■ **Exercise description**: Make an exact copy of the entries below.

■ **Extracted material**:
§

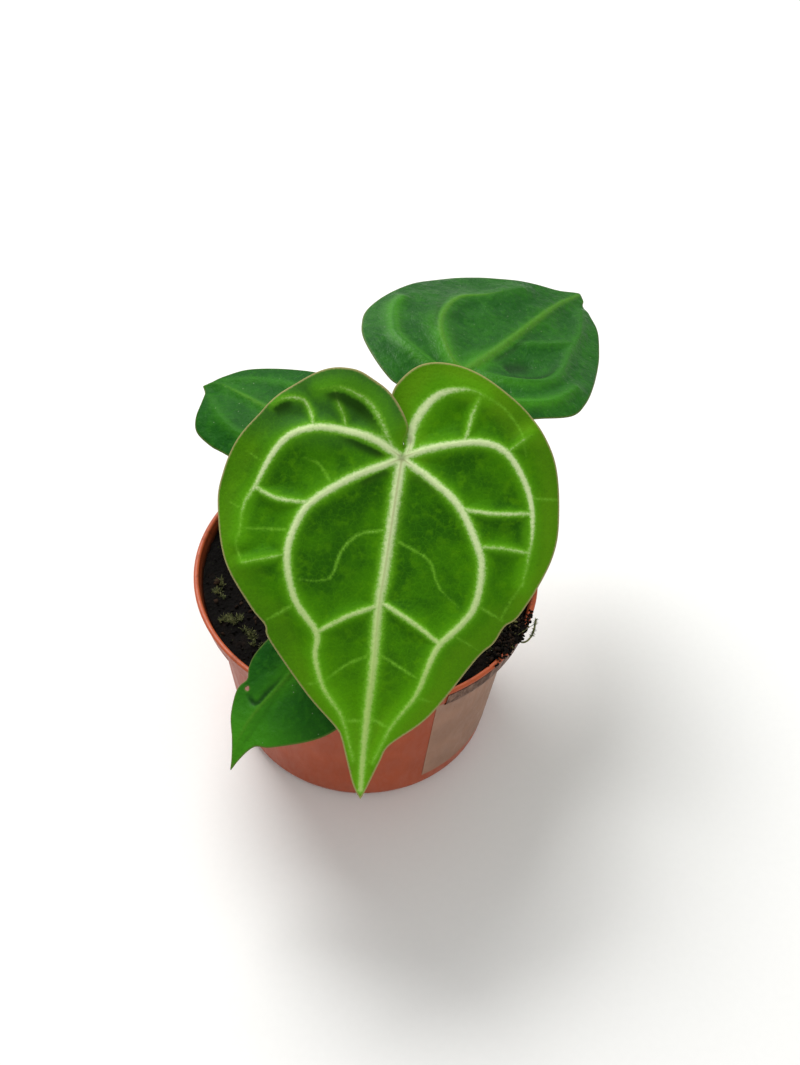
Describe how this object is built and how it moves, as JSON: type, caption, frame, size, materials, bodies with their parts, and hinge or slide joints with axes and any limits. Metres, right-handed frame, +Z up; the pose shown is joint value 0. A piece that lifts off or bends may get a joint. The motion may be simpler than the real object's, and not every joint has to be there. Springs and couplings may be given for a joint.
{
  "type": "potted anthurium clarinervium house plant",
  "caption": "Young potted aroid with heart-shaped, pale-veined leaves on thin stalks in a low round nursery pot filled with soil.",
  "frame": {"origin": "centre of the pot's flat underside", "axes": "+Z up out of the pot, -Y the way the big leaf's tip points, +X to the right of that view, where the pot's sticker is"},
  "size_m": [0.1447, 0.2028, 0.164],
  "materials": {
    "pot": "satin terracotta-coloured moulded plastic",
    "label": "plain satin sticker, dusty at the collar",
    "soil": "moist dark potting mix",
    "crown": "papery old leaf bases",
    "stalk": "satin green stem",
    "young_leaf": "velvety green with whitish veins",
    "old_leaf": "satin dark green with lighter veins"
  },
  "bodies": {
    "root": {"pot": "pot", "pot_label": "label", "soil": "soil", "crown": "crown", "petiole_main": "stalk", "petiole_back_right": "stalk", "petiole_back_left": "stalk", "petiole_small": "stalk", "leaf_main": "young_leaf", "leaf_back_right": "old_leaf", "leaf_back_left": "old_leaf", "leaf_small": "old_leaf"}
  },
  "joints": []
}
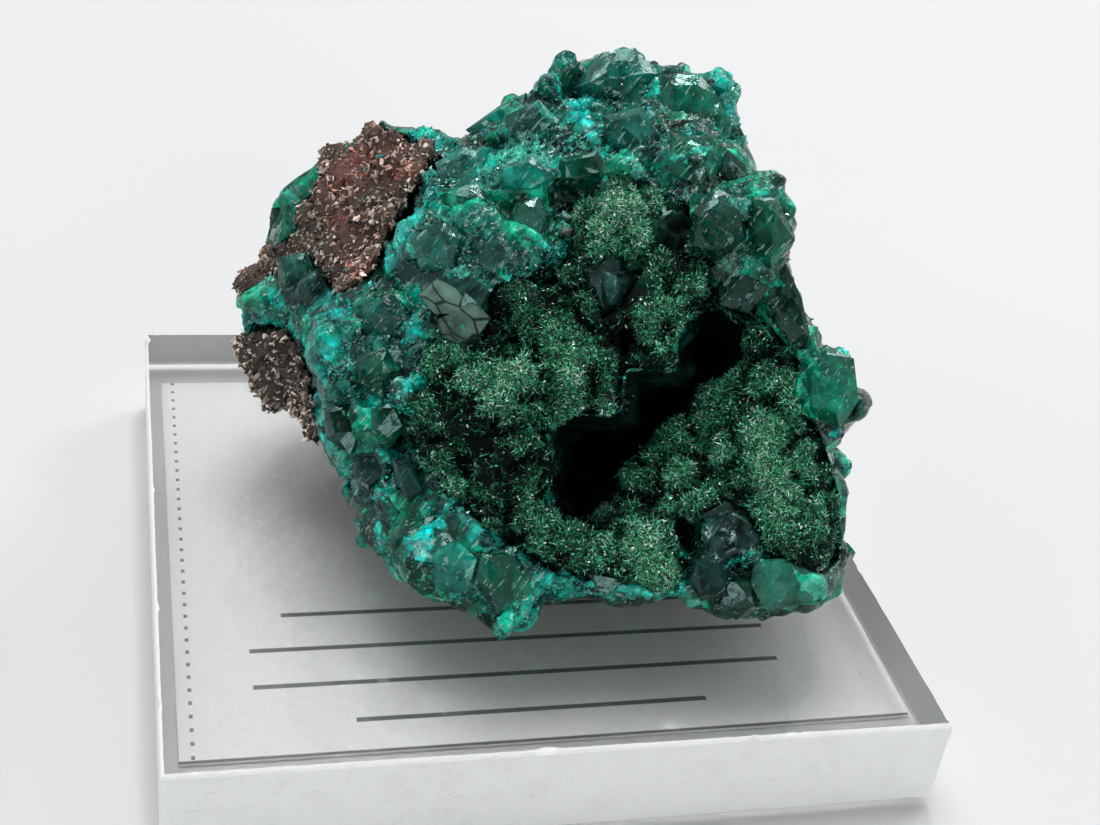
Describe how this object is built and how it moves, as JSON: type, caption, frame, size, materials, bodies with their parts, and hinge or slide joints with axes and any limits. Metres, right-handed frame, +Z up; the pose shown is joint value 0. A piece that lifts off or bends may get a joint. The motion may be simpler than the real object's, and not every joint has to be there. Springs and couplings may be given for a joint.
{
  "type": "dioptase specimen",
  "caption": "Thumbnail mineral specimen: a broken mass of dark green dioptase with a crusted hollow and brown matrix, fixed on a clear slab with a blank paper label under it.",
  "frame": {"origin": "centre of the square slab's footprint, at the surface the label's underside rests on", "axes": "+Z up out of the slab; -Y is the slab's front edge, the side the hollow faces; +X is to the right seen from the front"},
  "size_m": [0.0318, 0.0318, 0.0242],
  "materials": {
    "acrylic_base": "clear acrylic, polished top, sawn frosted edges",
    "paper_label": "matte white paper",
    "matrix_rock": "granular, matte",
    "dioptase_crystals": "glassy crystal faces and fractures",
    "dioptase_rind": "glassy",
    "vug_crust": "velvety crust of tiny needles"
  },
  "bodies": {
    "root": {"acrylic_base": "acrylic_base", "paper_label": "paper_label", "matrix_rock": "matrix_rock", "dioptase_crystals": "dioptase_crystals", "dioptase_rind": "dioptase_rind", "vug_crust": "vug_crust"}
  },
  "joints": []
}
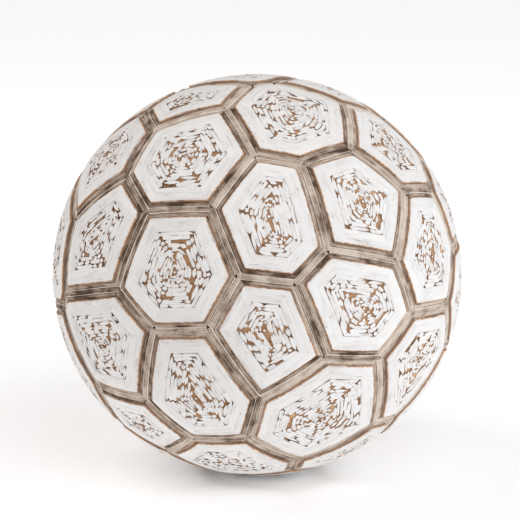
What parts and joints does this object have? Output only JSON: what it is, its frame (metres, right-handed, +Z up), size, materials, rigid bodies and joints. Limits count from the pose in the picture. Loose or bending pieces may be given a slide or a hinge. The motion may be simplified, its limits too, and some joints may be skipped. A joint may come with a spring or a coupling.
{
  "type": "decorative ball",
  "caption": "Decorative wooden ball covered with whitewashed mosaic panels, five- and six-sided, between grooves with raised weathered slats; stands on a small flat spot.",
  "frame": {"origin": "centre of the flat spot that the ball stands on", "axes": "+Z up through the middle of the ball; -Y towards the front, the side with the best-shown panels"},
  "size_m": [0.2996, 0.2998, 0.2925],
  "materials": {
    "whitewashed_wood": "matt white limewash over wood chips, worn through to brown at the edges and between the chips",
    "slat_wood": "weathered grey-brown wood with long dark grain, unsealed",
    "ground_wood": "weathered grey-brown wood with dark streaks, unsealed"
  },
  "bodies": {
    "root": {"wooden_ball": "ground_wood", "groove_slats": "slat_wood", "panel_01": "whitewashed_wood", "panel_02": "whitewashed_wood", "panel_03": "whitewashed_wood", "panel_04": "whitewashed_wood", "panel_05": "whitewashed_wood", "panel_06": "whitewashed_wood", "panel_07": "whitewashed_wood", "panel_08": "whitewashed_wood", "panel_09": "whitewashed_wood", "panel_10": "whitewashed_wood", "panel_11": "whitewashed_wood", "panel_12": "whitewashed_wood", "panel_13": "whitewashed_wood", "panel_14": "whitewashed_wood", "panel_15": "whitewashed_wood", "panel_16": "whitewashed_wood", "panel_17": "whitewashed_wood", "panel_18": "whitewashed_wood", "panel_19": "whitewashed_wood", "panel_20": "whitewashed_wood", "panel_21": "whitewashed_wood", "panel_22": "whitewashed_wood", "panel_23": "whitewashed_wood", "panel_24": "whitewashed_wood", "panel_25": "whitewashed_wood", "panel_foot": "whitewashed_wood", "panel_27": "whitewashed_wood", "panel_28": "whitewashed_wood", "panel_29": "whitewashed_wood", "panel_30": "whitewashed_wood", "panel_31": "whitewashed_wood", "panel_32": "whitewashed_wood", "panel_33": "whitewashed_wood", "panel_34": "whitewashed_wood", "panel_35": "whitewashed_wood", "panel_36": "whitewashed_wood", "panel_37": "whitewashed_wood", "panel_38": "whitewashed_wood", "panel_39": "whitewashed_wood", "panel_40": "whitewashed_wood", "panel_41": "whitewashed_wood", "panel_42": "whitewashed_wood", "panel_43": "whitewashed_wood", "panel_44": "whitewashed_wood", "panel_45": "whitewashed_wood", "panel_46": "whitewashed_wood"}
  },
  "joints": []
}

§

■ **Response**:
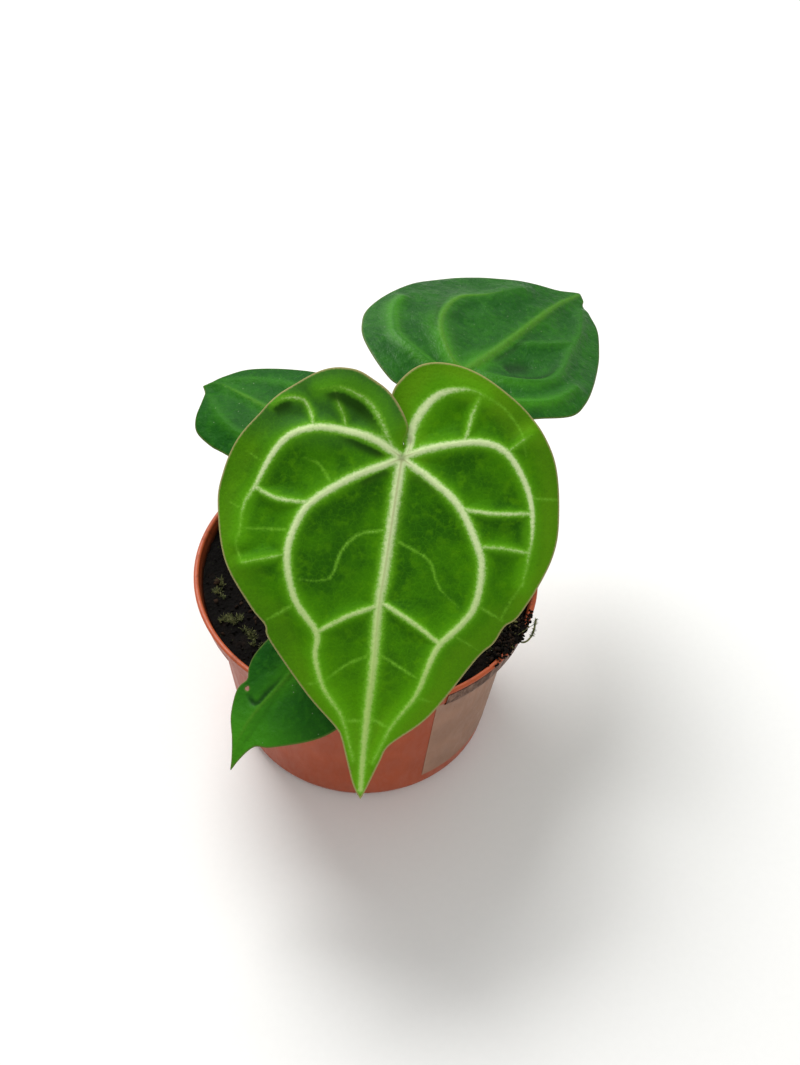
Describe how this object is built and how it moves, as JSON: type, caption, frame, size, materials, bodies with their parts, and hinge or slide joints with axes and any limits. Metres, right-handed frame, +Z up; the pose shown is joint value 0. A piece that lifts off or bends may get a joint. The motion may be simpler than the real object's, and not every joint has to be there. Springs and couplings may be given for a joint.
{
  "type": "potted anthurium clarinervium house plant",
  "caption": "Young potted aroid with heart-shaped, pale-veined leaves on thin stalks in a low round nursery pot filled with soil.",
  "frame": {"origin": "centre of the pot's flat underside", "axes": "+Z up out of the pot, -Y the way the big leaf's tip points, +X to the right of that view, where the pot's sticker is"},
  "size_m": [0.1447, 0.2028, 0.164],
  "materials": {
    "pot": "satin terracotta-coloured moulded plastic",
    "label": "plain satin sticker, dusty at the collar",
    "soil": "moist dark potting mix",
    "crown": "papery old leaf bases",
    "stalk": "satin green stem",
    "young_leaf": "velvety green with whitish veins",
    "old_leaf": "satin dark green with lighter veins"
  },
  "bodies": {
    "root": {"pot": "pot", "pot_label": "label", "soil": "soil", "crown": "crown", "petiole_main": "stalk", "petiole_back_right": "stalk", "petiole_back_left": "stalk", "petiole_small": "stalk", "leaf_main": "young_leaf", "leaf_back_right": "old_leaf", "leaf_back_left": "old_leaf", "leaf_small": "old_leaf"}
  },
  "joints": []
}
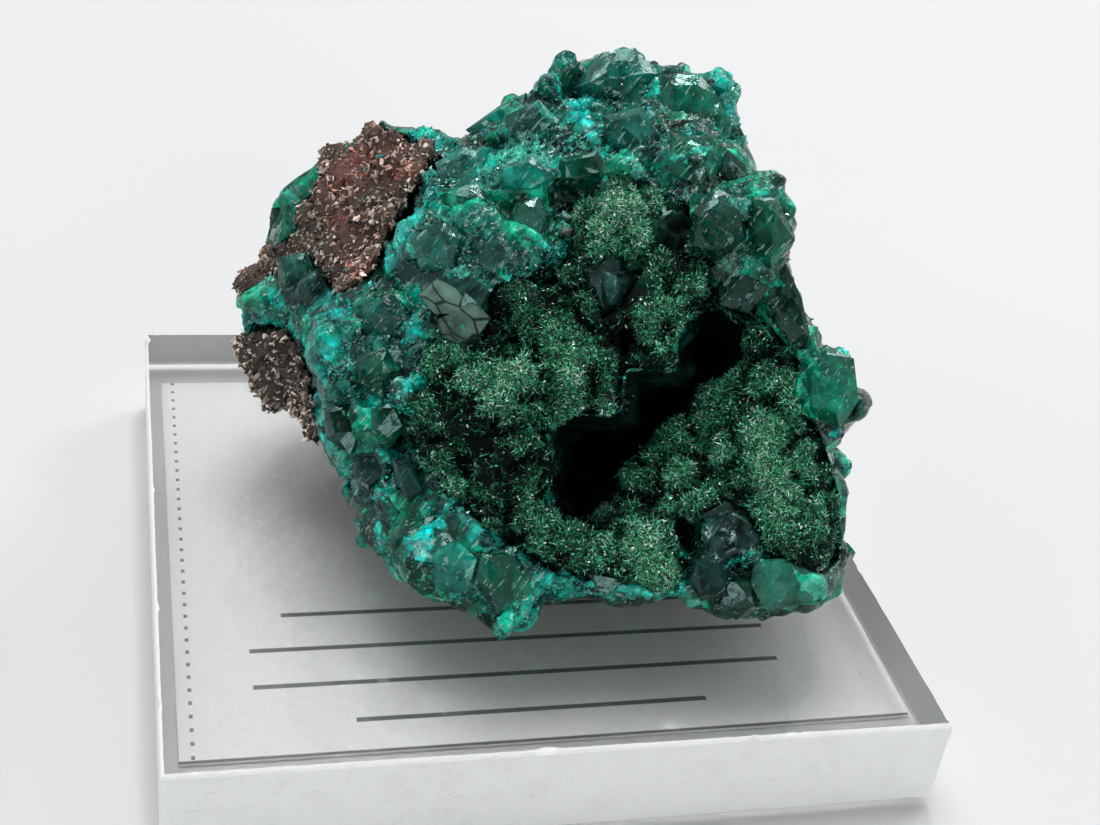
Describe how this object is built and how it moves, as JSON: type, caption, frame, size, materials, bodies with their parts, and hinge or slide joints with axes and any limits. Metres, right-handed frame, +Z up; the pose shown is joint value 0. A piece that lifts off or bends may get a joint. The motion may be simpler than the real object's, and not every joint has to be there. Springs and couplings may be given for a joint.
{
  "type": "dioptase specimen",
  "caption": "Thumbnail mineral specimen: a broken mass of dark green dioptase with a crusted hollow and brown matrix, fixed on a clear slab with a blank paper label under it.",
  "frame": {"origin": "centre of the square slab's footprint, at the surface the label's underside rests on", "axes": "+Z up out of the slab; -Y is the slab's front edge, the side the hollow faces; +X is to the right seen from the front"},
  "size_m": [0.0318, 0.0318, 0.0242],
  "materials": {
    "acrylic_base": "clear acrylic, polished top, sawn frosted edges",
    "paper_label": "matte white paper",
    "matrix_rock": "granular, matte",
    "dioptase_crystals": "glassy crystal faces and fractures",
    "dioptase_rind": "glassy",
    "vug_crust": "velvety crust of tiny needles"
  },
  "bodies": {
    "root": {"acrylic_base": "acrylic_base", "paper_label": "paper_label", "matrix_rock": "matrix_rock", "dioptase_crystals": "dioptase_crystals", "dioptase_rind": "dioptase_rind", "vug_crust": "vug_crust"}
  },
  "joints": []
}
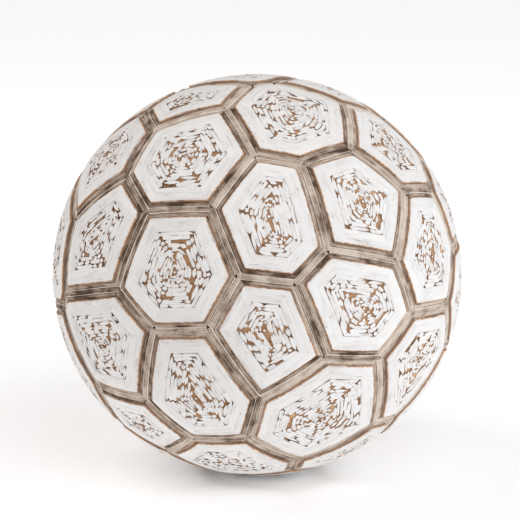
What parts and joints does this object have? Output only JSON: what it is, its frame (metres, right-handed, +Z up), size, materials, rigid bodies and joints. Limits count from the pose in the picture. Loose or bending pieces may be given a slide or a hinge. The motion may be simplified, its limits too, and some joints may be skipped. A joint may come with a spring or a coupling.
{
  "type": "decorative ball",
  "caption": "Decorative wooden ball covered with whitewashed mosaic panels, five- and six-sided, between grooves with raised weathered slats; stands on a small flat spot.",
  "frame": {"origin": "centre of the flat spot that the ball stands on", "axes": "+Z up through the middle of the ball; -Y towards the front, the side with the best-shown panels"},
  "size_m": [0.2996, 0.2998, 0.2925],
  "materials": {
    "whitewashed_wood": "matt white limewash over wood chips, worn through to brown at the edges and between the chips",
    "slat_wood": "weathered grey-brown wood with long dark grain, unsealed",
    "ground_wood": "weathered grey-brown wood with dark streaks, unsealed"
  },
  "bodies": {
    "root": {"wooden_ball": "ground_wood", "groove_slats": "slat_wood", "panel_01": "whitewashed_wood", "panel_02": "whitewashed_wood", "panel_03": "whitewashed_wood", "panel_04": "whitewashed_wood", "panel_05": "whitewashed_wood", "panel_06": "whitewashed_wood", "panel_07": "whitewashed_wood", "panel_08": "whitewashed_wood", "panel_09": "whitewashed_wood", "panel_10": "whitewashed_wood", "panel_11": "whitewashed_wood", "panel_12": "whitewashed_wood", "panel_13": "whitewashed_wood", "panel_14": "whitewashed_wood", "panel_15": "whitewashed_wood", "panel_16": "whitewashed_wood", "panel_17": "whitewashed_wood", "panel_18": "whitewashed_wood", "panel_19": "whitewashed_wood", "panel_20": "whitewashed_wood", "panel_21": "whitewashed_wood", "panel_22": "whitewashed_wood", "panel_23": "whitewashed_wood", "panel_24": "whitewashed_wood", "panel_25": "whitewashed_wood", "panel_foot": "whitewashed_wood", "panel_27": "whitewashed_wood", "panel_28": "whitewashed_wood", "panel_29": "whitewashed_wood", "panel_30": "whitewashed_wood", "panel_31": "whitewashed_wood", "panel_32": "whitewashed_wood", "panel_33": "whitewashed_wood", "panel_34": "whitewashed_wood", "panel_35": "whitewashed_wood", "panel_36": "whitewashed_wood", "panel_37": "whitewashed_wood", "panel_38": "whitewashed_wood", "panel_39": "whitewashed_wood", "panel_40": "whitewashed_wood", "panel_41": "whitewashed_wood", "panel_42": "whitewashed_wood", "panel_43": "whitewashed_wood", "panel_44": "whitewashed_wood", "panel_45": "whitewashed_wood", "panel_46": "whitewashed_wood"}
  },
  "joints": []
}